In the political realm, the targets were also easy, but defining the burden was not. Nor was tracing the provenance of the Old School itself. For all of us are black, originating out of the various movements associated with black nationalism. I myself claim black cultural nationalism as a great inspiration. But there were certain aspects of black nationalism, specifically it's economic agenda, which came in direct conflict with conservative values. It should go without saying that I believe communist and socialist political agendas and economic theories have no place in the Old School. It is from that perspective that great conflict was afoot in any discussions of African American progress, for many Progressive and nationalist partisans are deeply invested in programs of the Welfare State. If there was a primary aim of Old School activism, it would be to take some advantage of the grounding identity politics of black cultural nationalism and reform its economic outlook towards global capitalism.

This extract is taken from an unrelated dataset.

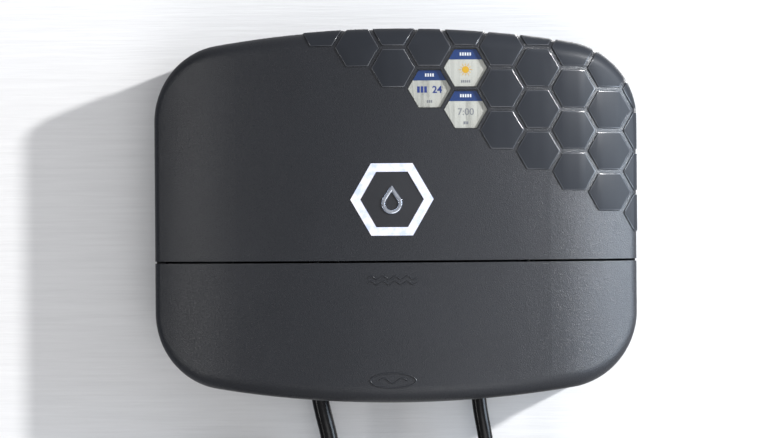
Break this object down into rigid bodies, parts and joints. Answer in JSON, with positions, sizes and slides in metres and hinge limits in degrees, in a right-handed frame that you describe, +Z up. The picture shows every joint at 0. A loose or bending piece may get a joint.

But perhaps equally if not more important was to counter black separatist nationalism. It is an axiom of the Old School that we are patriotic. It acknowledges that we have a choice of loyalties and we choose to be loyal to America, that our fate is uniquely bound to the fate of the nation and that we would be leading participants in American life. This owes to the moral imperatives of fighting for civil liberty, lessons we have taught the world in our successful struggle. But I've always seen black nationalism in all of its forms as desirous of greater goals than civil liberty and equality under the law - this was its great energy and why it continues to inspire political activism latent in most African Americans long after its actual demise.
If I could capture the strengths of the African American family from before the Civil Rights Movement, of those men and women who fought for freedom in WW2, the spirit of my grandparents who survived the Great Depression, and combined it with the supreme determination and the aspect of 'bogarding' in the spirit of blacks in my generation as we triumphed in ways nobody expected, then I would have something truly extraordinary. This is the essence of the Old School quest. To define and reify the best of what we have been over three generations.
It has been extraordinarily difficult to say the least. It is a great task I have taken upon myself and I'm willing to admit that I may not be the best man for the job. Along with Joseph C. Phillips and other members of the Brotherhood, we have made a dent in the public consciousness, but we still seem odd out of the bunch, exceptional and not expected. And still we must fight over the existentials of blackness and the political pitch and moment of the day.
I expect that I will continue this effort for the rest of my life. I am convinced that what I have learned from my parents and grandparents examples and from parallels I see in the lives of other emergent families is key and core to success in American life. I have had confirmations from too many directions for this to be a fluke.
These days at Cobb, and since I have posted The New Black Burden of Proof, I have taken to a counter-attack mode. Which is instead of leading from the front a more difficult position to defend, but they are arguments I find must be expressed for a fuller understanding of the evolution I propose. And from this position I have turned to fight the implications and influence of all black identity politics. This includes my own presumptions in assuming a Talented Tenth position. I am submerging all politics of the Welfare State and all entreaties to racial politics under the waters of market economics, and I am defying all political partisans to demonstrate that they provide any infrastructure for progress which cannot be better accomplished by individual initiative in America. I calling into question the very basis of black political activism with regard to its efficacy in delivering any material benefits to its narrowly defined target market. I do so comfortably as a Christian, as a moderate Conservative Republican, as things other than the exemplar of blackness so unarguably appropriate to my humble beginnings as a person. In other words, I don't forget where I come from, I question the very terms of my upbringing to the extent they lead to a racialist identity politics and the arrogance implied by America's ill focus on 'black leaders'. I say it is an undemocratic calamity we have brought on ourselves despite the promise that the Old School holds.
All of this is about approach. None of it is about questioning the ends of sustaining the nation. I believe all proper Americans want what's right for those we presume to assist. If black nationalists of any stripe were infrastructurally capable and successful, there would be no reason to speak up. But instead, I believe black partisans have racialized the public sphere and reinscribed racial identity in collaboration with multiculturalists to the detriment of all concerned. They have not engaged a multiracial anti-racist coalition, but instead have become a hit squad for slights against blacks only... I wont belabor the point.
I'm not unaware of how all of this counter-attacking makes me into a crab of sorts. But I expect the tack to serve its purpose and then I'll move on to the next thing. When? I dunno.